The Gothic collection features a considerable number of Catalan works accompanied, moreover, by an extraordinary selection of pieces from the other territories that were once ruled by the Crown of Aragon. As a whole, this section presents a broad, representative panoramic view of Gothic art produced in the three large peninsular territories that formed part of the kingdom of AragonCatalonia, Aragon itself, and Valencia – as well as a more anecdotal selection of works from Majorca.

The Gothic rooms display works from the late 13th, 14th and 15th centuries, arranged in chronological order, although the pieces are also grouped by school and typological affinity, and several thematic sections have been established. These include the renowned Mural paintings of the Conquest of Majorca, which preside over the first Gothic room. This same room also contains other works on profane themes or from secular sites, including elements from the enteixinats (coffered ceilings) of noble Barcelona houses to amatory caskets.

Other works in this and the following rooms, from Castile, Navarre, Aragon and Catalonia, clearly illustrate the predominance of French Gothic models, which endured until the mid-14th century, when competition was finally offered by new Italianate models. This new style, developed in the Italy of Giotto, was adopted and adapted here, working a profound transformation in painting and sculpture not only in Catalonia, but throughout the reigns forming part of the Crown of Aragon.

Besides a few Italian examples, the Museu Nacional also features an important selection of Italian, Catalan and Aragonese painting, such as the Triptych of Sant Vicenç d'Estopanyà, probably by an immigrant Italian artist, and altarpieces by the Serra brothers (the Serra family were highly influential in steering the course of Catalan painting during the closing decades of the 14th century). Sculpture during this period from the mid-14th century, was also influenced by Italian models, although the French Gothic style continued to exercise its authority. The collection includes works that may be attributed to some of the most outstanding sculptors of the time, such as Jaume Cascalls (see Head of Christ) and Bartomeu de Robió. Catalan sculpture in the late-14th century and the first half of the 15th is represented by two misericords from Barcelona cathedral carved stalls by Pere Sanglada. From the 15th century, working in the new International Gothic style, Pere Oller and Pere Joan perhaps represent the peak of what was without doubt an important Catalan contribution to sculptural art.

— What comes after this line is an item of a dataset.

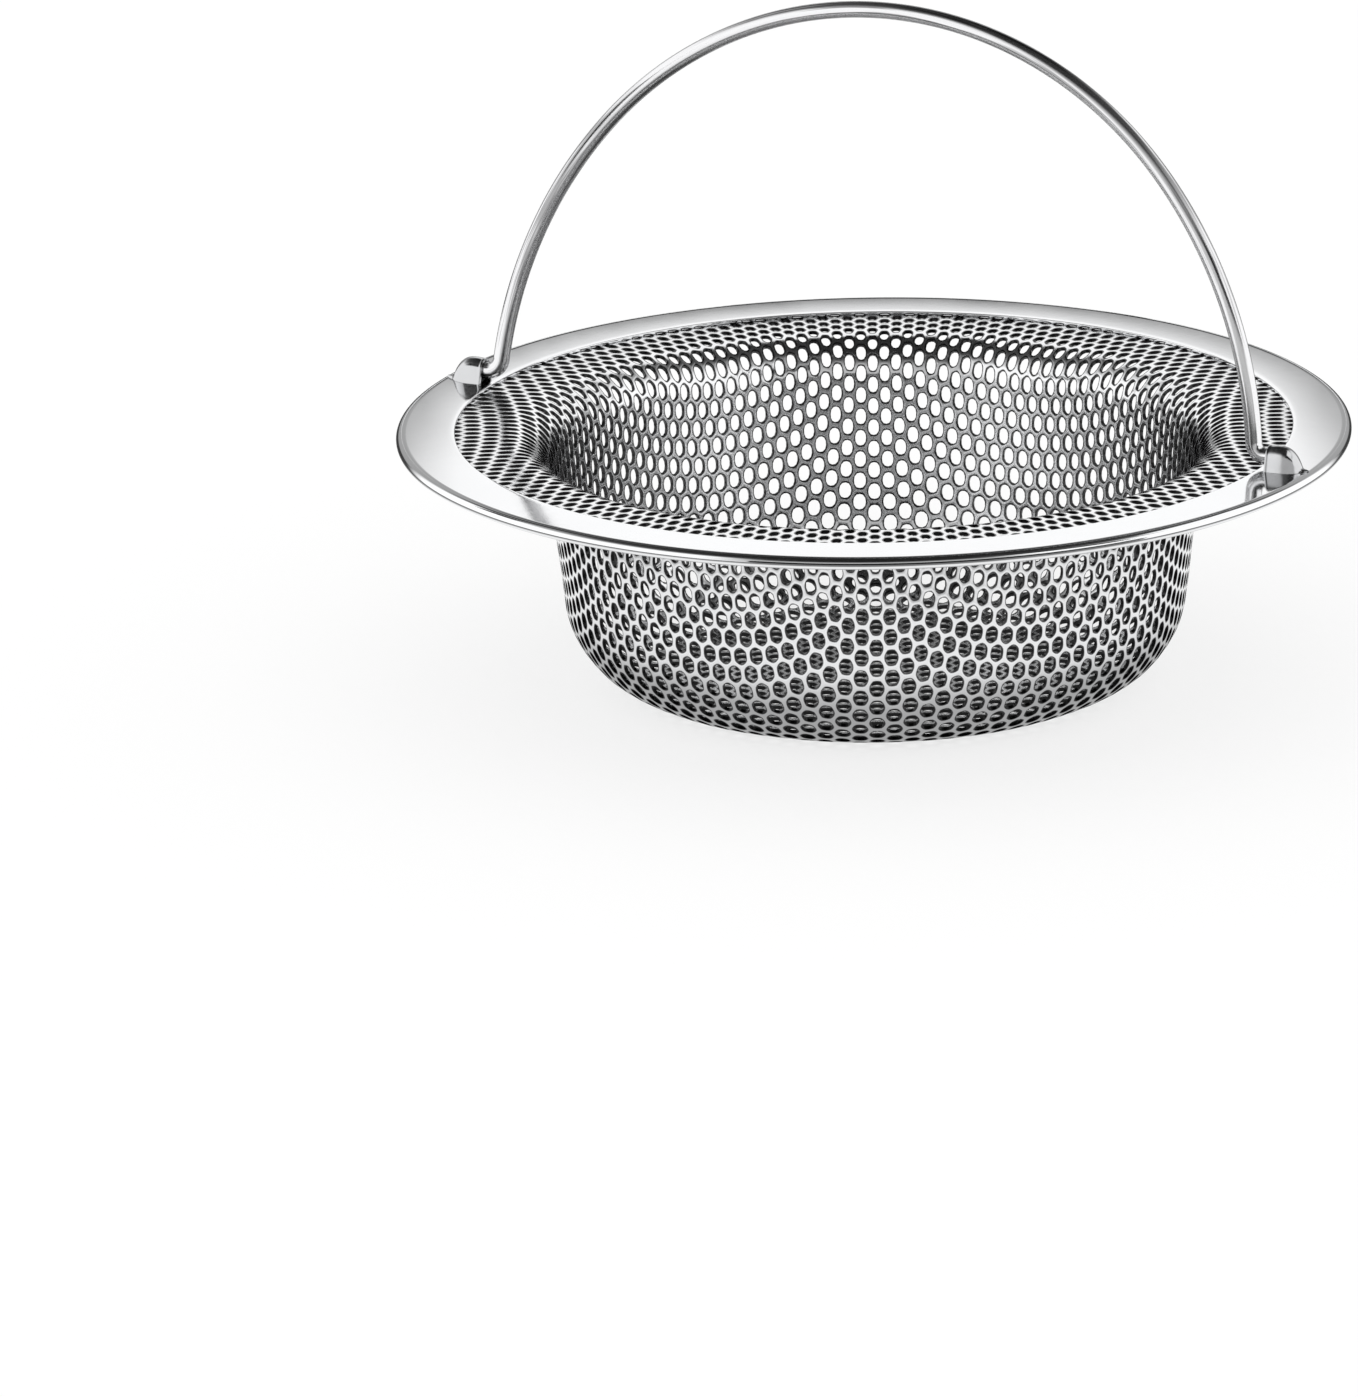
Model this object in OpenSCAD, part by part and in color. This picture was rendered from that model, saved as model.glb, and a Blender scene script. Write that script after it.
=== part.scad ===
// Kitchen sink basket strainer with a swinging wire bail.
// A deep-drawn perforated basket hangs from a rolled rim ring. Two pressed
// lugs on the ring carry the bent-in ends of the wire bail.
// Frame: origin at the centre of the basket floor's underside, +Z up,
// +X along the bail's pivot axis. Millimetres.

/* [Rim ring] */
// Outside radius of the rolled rim
rim_r = 57; // [50:0.5:60]
// Height of the rim's top face above the underside of the basket floor
rim_z = 31.4; // [28:0.2:36]
// Width of the plain band on top of the rim
band_w = 7; // [5:0.5:8]
// Thickness of the rim ring's sheet
ring_t = 0.45; // [0.3:0.05:0.6]
// Width of the hem folded under the flange
hem_w = 3.4; // [2:0.2:5]

/* [Basket] */
// Thickness of the perforated sheet
sheet_t = 0.5; // [0.4:0.05:0.6]
// Radius that the wall line would reach at floor level
wall_r0 = 36.0; // [34:0.2:37]
// Lean of the wall from upright, in degrees
wall_lean = 6.7; // [4:0.1:8]
// Outside radius of the bend between wall and floor
corner_r = 11.9; // [6:0.1:14]
// Outside radius of the bend between wall and flange
mouth_r = 4.5; // [3:0.1:5.5]

/* [Perforation] */
// Distance between neighbouring holes in the flat sheet
hole_pitch = 2.33; // [2:0.01:3]
// Diameter of a hole in the flat sheet
hole_d = 1.65; // [0.8:0.01:1.8]
// Diameter of a hole on the drawn flange
flange_hole_d = 1.4; // [0.8:0.01:1.5]
// Turn of the hole grid about the basket's axis
grid_turn = -5.7; // [-30:0.1:30]
// Stretch of the sheet along the drawn wall and flange
draw_stretch = 1.13; // [1.0:0.01:1.3]

/* [Bail] */
// Diameter of the bail wire
wire_d = 2.0; // [1.6:0.1:2.4]
// Height of the bail's top centreline above its pivot
bail_h = 48.4; // [44:0.1:50]
// Radius of the arch over the top
arch_r = 47.7; // [44:0.1:48.5]
// Half angle of the top arch
arch_a = 49.6; // [40:0.1:55]
// Radius of the flatter curve down each side
side_r = 54.9; // [53:0.1:60]
// Radius of the bend from leg to pivot pin
bend_r = 1.7; // [1.4:0.1:2.2]
// Lean of the bail away from upright
bail_lean = 7.5; // [-30:0.1:30]

/* [Pivot lugs] */
// Thickness of the lug's pressed sheet
lug_t = 0.35; // [0.25:0.05:0.5]
// Running clearance round the wire inside the lug
lug_gap = 0.05; // [0.03:0.01:0.1]
// Outward lean of the lug's cheeks, in degrees
cheek_lean = 15; // [0:1:20]
// Distance of the lug's open mouth from the basket axis
lug_r0 = 51.2; // [50.6:0.1:51.4]
// Length of the round tunnel
lug_len = 2.6; // [2:0.1:2.8]
// Length of the sloping nose
nose_len = 1.5; // [1:0.1:2]
// Length of the flat tail past the nose
tail_len = 0.9; // [0.4:0.1:1.2]

/* [Hidden] */
wire_r = wire_d / 2;
tunnel_r = wire_r + lug_gap;
lug_or = tunnel_r + lug_t;
// pivot axis height: the wire clears the band by 0.4
pivot_z = rim_z + wire_r + 0.4;
// flange sheet sits clamped between the band and the folded hem
flange_top = rim_z - ring_t;
flange_bot = flange_top - sheet_t;
hem_h = 2 * ring_t + sheet_t;
roll_r = hem_h / 2;
flange_r = rim_r - roll_r;
// bend between floor and wall
cw = cos(wall_lean);
sw = sin(wall_lean);
tw = tan(wall_lean);
floor_r = wall_r0 - corner_r / tan((90 + wall_lean) / 2);
wall_p0 = [floor_r + corner_r * cw, corner_r - corner_r * sw];
// bend between wall and flange
mouth_cz = flange_bot - mouth_r;
mouth_cx = wall_r0 + tw * (mouth_cz + mouth_r * sw) + mouth_r * cw;
wall_p1 = [mouth_cx - mouth_r * cw, mouth_cz + mouth_r * sw];
inward = [-cw, sw] * sheet_t;
// radius in the flat blank of the point where the flange begins
draw_len = (corner_r - sheet_t / 2) * (90 - wall_lean) * PI / 180
         + norm(wall_p1 - wall_p0)
         + (mouth_r + sheet_t / 2) * (90 - wall_lean) * PI / 180;
blank_r = floor_r + draw_len / draw_stretch;
// bail curve
arch_cz = bail_h - arch_r;
side_c = [(arch_r - side_r) * sin(arch_a), arch_cz + (arch_r - side_r) * cos(arch_a)];
leg_a = acos((bend_r - side_c[1]) / (side_r + bend_r));
pin_x0 = side_c[0] + (side_r + bend_r) * sin(leg_a);
pin_x1 = lug_r0 + lug_len - 0.35;
// joints between stretches of the bail wire
joint_gap = 0.05;
joint_len = 0.36;
joint_r = 0.03;
pin_chamfer = 0.25;
pin_len = pin_x1 - pin_x0 - joint_gap;

// sheet section between two radii round a centre, from angle a0 to a1
module bend_section(c, r_in, r_out, a0, a1) {
  big = r_out * 2;
  am = (a0 + a1) / 2;
  translate(c) intersection() {
    difference() {
      circle(r = r_out, $fn = 96);
      circle(r = r_in, $fn = 96);
    }
    polygon([[0, 0],
             [big * cos(a0), big * sin(a0)],
             [big * 1.4 * cos(am), big * 1.4 * sin(am)],
             [big * cos(a1), big * sin(a1)]]);
  }
}

// hex grid of the flat blank, as centre points
function grid_points(rmin, rmax) = [
  for (i = [-34:34]) for (j = [-34:34])
    let (x = hole_pitch * (i + j / 2), y = hole_pitch * j * sqrt(3) / 2, q = norm([x, y]))
    if (q >= rmin && q < rmax) [x, y]
];

module floor_disc() {
  linear_extrude(sheet_t) difference() {
    circle(r = floor_r, $fn = 180);
    rotate(grid_turn) for (p = grid_points(0, floor_r - hole_d / 2 - 0.2))
      translate(p) circle(d = hole_d, $fn = 24);
  }
}

module flange_plate() {
  translate([0, 0, flange_bot]) linear_extrude(sheet_t) difference() {
    circle(r = flange_r, $fn = 180);
    circle(r = mouth_cx, $fn = 180);
    rotate(grid_turn)
      for (p = grid_points(blank_r + 0.8, blank_r + (rim_r - band_w - mouth_cx - 0.8) / draw_stretch)) {
        q = norm(p);
        translate(p / q * (mouth_cx + (q - blank_r) * draw_stretch)) circle(d = flange_hole_d, $fn = 24);
      }
  }
}

module basket_wall() {
  rotate_extrude($fn = 180) {
    bend_section([floor_r, corner_r], corner_r - sheet_t, corner_r, -90, -wall_lean);
    polygon([wall_p0, wall_p1, wall_p1 + inward, wall_p0 + inward]);
    bend_section([mouth_cx, mouth_cz], mouth_r, mouth_r + sheet_t, 90, 180 - wall_lean);
  }
}

// deep-drawn perforated basket with its flat flange
module basket() color([0.78, 0.79, 0.80]) union() {
  floor_disc();
  basket_wall();
  flange_plate();
}

// rim ring: a flat band on top, rolled over and hemmed under the flange
module rim_ring() color([0.88, 0.88, 0.89]) rotate_extrude($fn = 180) {
  translate([rim_r - band_w, flange_top]) square([band_w - roll_r, ring_t]);
  translate([rim_r - roll_r - hem_w, rim_z - hem_h]) square([hem_w, ring_t]);
  bend_section([rim_r - roll_r, rim_z - roll_r], roll_r - ring_t, roll_r, -90, 90);
}

// section of the lug across the pivot axis: a round roof on two leaning cheeks
module lug_section(r, below = 0) {
  foot = rim_z - pivot_z - below;
  half = r * cos(cheek_lean) + (r * sin(cheek_lean) - foot) * tan(cheek_lean);
  polygon(concat(
    [[half, foot]],
    [for (k = [0:20]) let (a = cheek_lean + (180 - 2 * cheek_lean) * k / 20) [r * cos(a), r * sin(a)]],
    [[-half, foot]]
  ));
}

// pressed pivot lug on the +X side, open towards the basket
module lug() translate([0, 0, pivot_z]) difference() {
  union() {
    translate([lug_r0, 0, 0]) rotate([90, 0, 90]) linear_extrude(lug_len) lug_section(lug_or);
    // sloping nose with a narrow flat tail
    hull() {
      translate([lug_r0 + lug_len, 0, 0]) rotate([90, 0, 90]) linear_extrude(0.02) lug_section(lug_or);
      translate([lug_r0 + lug_len + nose_len, 0, rim_z - pivot_z + lug_t / 2])
        cube([0.02, lug_or * 1.1, lug_t], center = true);
    }
    translate([0, 0, rim_z - pivot_z]) linear_extrude(lug_t)
      polygon([[lug_r0 + lug_len + nose_len, -lug_or * 0.55], [lug_r0 + lug_len + nose_len + tail_len, -0.2],
               [lug_r0 + lug_len + nose_len + tail_len, 0.2], [lug_r0 + lug_len + nose_len, lug_or * 0.55]]);
  }
  // tunnel that the bail's pin turns in
  translate([lug_r0 - 1, 0, 0]) rotate([90, 0, 90]) linear_extrude(lug_len + 1) lug_section(tunnel_r, below = 1);
}

module right_lug() color([0.62, 0.63, 0.65]) lug();
module left_lug() color([0.72, 0.73, 0.75]) mirror([1, 0, 0]) lug();

// stretch of bent wire round a centre in the bail's own upright plane,
// stopping a hair short of the joint at each end
module wire_arc(c, r, a0, a1) {
  g = joint_gap / r * 180 / PI;
  translate([c[0], 0, c[1]]) rotate([90, 0, 0]) rotate([0, 0, a0 + g])
    rotate_extrude(angle = a1 - a0 - 2 * g, $fn = 180) translate([r, 0]) circle(r = wire_r, $fn = 32);
}

// short straight length that joins two stretches of the wire at polar angle a of an arc
module wire_joint(c, r, a) {
  translate([c[0] + r * cos(a), 0, c[1] + r * sin(a)]) rotate([0, -a, 0])
    cylinder(r = wire_r + joint_r, h = joint_len, center = true, $fn = 32);
}

// one side of the bail: side curve, bend and pivot pin
module bail_side() {
  wire_joint(side_c, side_r, 90 - arch_a);
  wire_arc(side_c, side_r, 90 - leg_a, 90 - arch_a);
  wire_joint(side_c, side_r, 90 - leg_a);
  wire_arc([pin_x0, bend_r], bend_r, 270 - leg_a, 270);
  wire_joint([pin_x0, bend_r], bend_r, 270);
  // pin, chamfered at its end
  translate([pin_x0 + joint_gap, 0, 0]) rotate([0, 90, 0]) rotate_extrude($fn = 32)
    polygon([[0, 0], [wire_r, 0], [wire_r, pin_len - pin_chamfer], [wire_r - pin_chamfer, pin_len], [0, pin_len]]);
}

// wire bail, turned from upright about its pivot axis
module bail() color([0.80, 0.80, 0.81]) translate([0, 0, pivot_z]) rotate([-bail_lean, 0, 0]) union() {
  wire_arc([0, arch_cz], arch_r, 90 - arch_a, 90 + arch_a);
  bail_side();
  mirror([1, 0, 0]) bail_side();
}

basket();
rim_ring();
left_lug();
right_lug();
bail();
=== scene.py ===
import math

import bpy
import numpy as np
from mathutils import Matrix, Vector


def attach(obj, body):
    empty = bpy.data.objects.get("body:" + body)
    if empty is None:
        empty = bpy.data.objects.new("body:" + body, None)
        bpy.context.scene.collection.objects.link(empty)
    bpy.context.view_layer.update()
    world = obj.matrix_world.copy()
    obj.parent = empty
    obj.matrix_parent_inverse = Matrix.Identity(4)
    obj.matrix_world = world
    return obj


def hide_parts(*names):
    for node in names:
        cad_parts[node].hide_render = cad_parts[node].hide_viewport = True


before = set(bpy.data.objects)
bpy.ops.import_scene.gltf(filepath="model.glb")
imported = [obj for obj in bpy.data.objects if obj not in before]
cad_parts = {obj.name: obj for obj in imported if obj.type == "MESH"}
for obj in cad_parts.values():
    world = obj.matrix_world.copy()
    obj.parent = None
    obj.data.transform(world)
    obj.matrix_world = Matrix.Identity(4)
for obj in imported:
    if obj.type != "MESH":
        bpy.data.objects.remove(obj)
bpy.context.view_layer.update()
MM = 0.001

# ---------------------------------------------------------------- sizes (mm)
RIM_R, RIM_Z, BAND_W, RING_T, HEM_W = 57.0, 31.4, 7.0, 0.45, 3.4
SHEET_T, WALL_R0, LEAN, CORNER_R, MOUTH_R = 0.5, 36.0, math.radians(6.7), 11.9, 4.5
PITCH, HOLE_R, GRID_TURN, STRETCH = 2.33, 0.825, math.radians(-5.7), 1.13
WIRE_R, BAIL_H, ARCH_R, ARCH_A, SIDE_R, BEND_R = 1.0, 48.4, 47.7, math.radians(49.6), 54.9, 1.7
BAIL_LEAN = math.radians(7.5)
PIVOT_Z = RIM_Z + WIRE_R + 0.4
LUG_R0, LUG_LEN, NOSE_LEN, TAIL_LEN, LUG_T = 51.2, 2.6, 1.5, 0.9, 0.35
CHEEK_LEAN = math.radians(15)
LUG_OR = WIRE_R + 0.05 + LUG_T

HEM_H = 2 * RING_T + SHEET_T
ROLL_R = HEM_H / 2
FLANGE_BOT = RIM_Z - RING_T - SHEET_T
CW, SW, TW = math.cos(LEAN), math.sin(LEAN), math.tan(LEAN)
FLOOR_R = WALL_R0 - CORNER_R / math.tan((math.pi / 2 + LEAN) / 2)
MOUTH_CZ = FLANGE_BOT - MOUTH_R
MOUTH_CX = WALL_R0 + TW * (MOUTH_CZ + MOUTH_R * SW) + MOUTH_R * CW
W0 = np.array([FLOOR_R + CORNER_R * CW, CORNER_R - CORNER_R * SW])
W1 = np.array([MOUTH_CX - MOUTH_R * CW, MOUTH_CZ + MOUTH_R * SW])


# ---------------------------------------------------------------- helpers
def new_object(name, verts_mm, faces, smooth=True, sharp=None):
    me = bpy.data.meshes.new(name)
    me.from_pydata([tuple(v) for v in np.asarray(verts_mm) * MM], [], faces)
    me.validate()
    me.update()
    if smooth:
        me.polygons.foreach_set("use_smooth", [True] * len(me.polygons))
    if sharp is not None:
        me.set_sharp_from_angle(angle=math.radians(sharp))
    ob = bpy.data.objects.new(name, me)
    bpy.context.scene.collection.objects.link(ob)
    return ob


def node(nt, kind, **values):
    n = nt.nodes.new(kind)
    for k, v in values.items():
        setattr(n, k, v)
    return n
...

Amongst Catalan painters, Lluís Borrassà, Joan Mates, Bernat Martorell, Ramon de Mur and Joan Antigó are amongst the finest exponents of International Gothic, a style that also coincided with the period when Valencia was flourishing as a centre for art. Valencia is represented in the Museu Nacional by such outstanding artists as Gonçal Peris. The Gothic collection also features examples of painting from Aragon, another region that enjoyed considerable influence at this time. The exchange of influences continued, in both directions, during the period that followed when artistic representation became more realistic, and which took its initial inspiration from Jan van Eyck: the Valencian artist Lluís Dalmau painted the universally acclaimed Virgin of the Consellers whilst the Catalan Joan Reixac – whose work is well represented at the Museu Nacional– directed the most prolific workshop in Valencia. It was also after a period in Valencia that Jaume Huguet, the great Catalan painter working in the second half of the 15th century, made his residence definitively in Barcelona, establishing his dominance and setting up a school there. Complementing a generous selection of Huguet's works, the Museu Nacional d'Art de Catalunya also contains examples from artists active during the same period, such as Pere Garcia de Benabarre, who worked in both Aragon and Catalonia and created another successful formula based on similar cultural components.

Besides this central strain in autochthonous painting, the panorama of Gothic art also features various other important episodes, such as the time spent by Cathedral of la Seu d'Urgell, painted at the end of the 20th century by an artist from Perpignan who is known by various names, including that of the Master of La Seu d'Urgell.[4]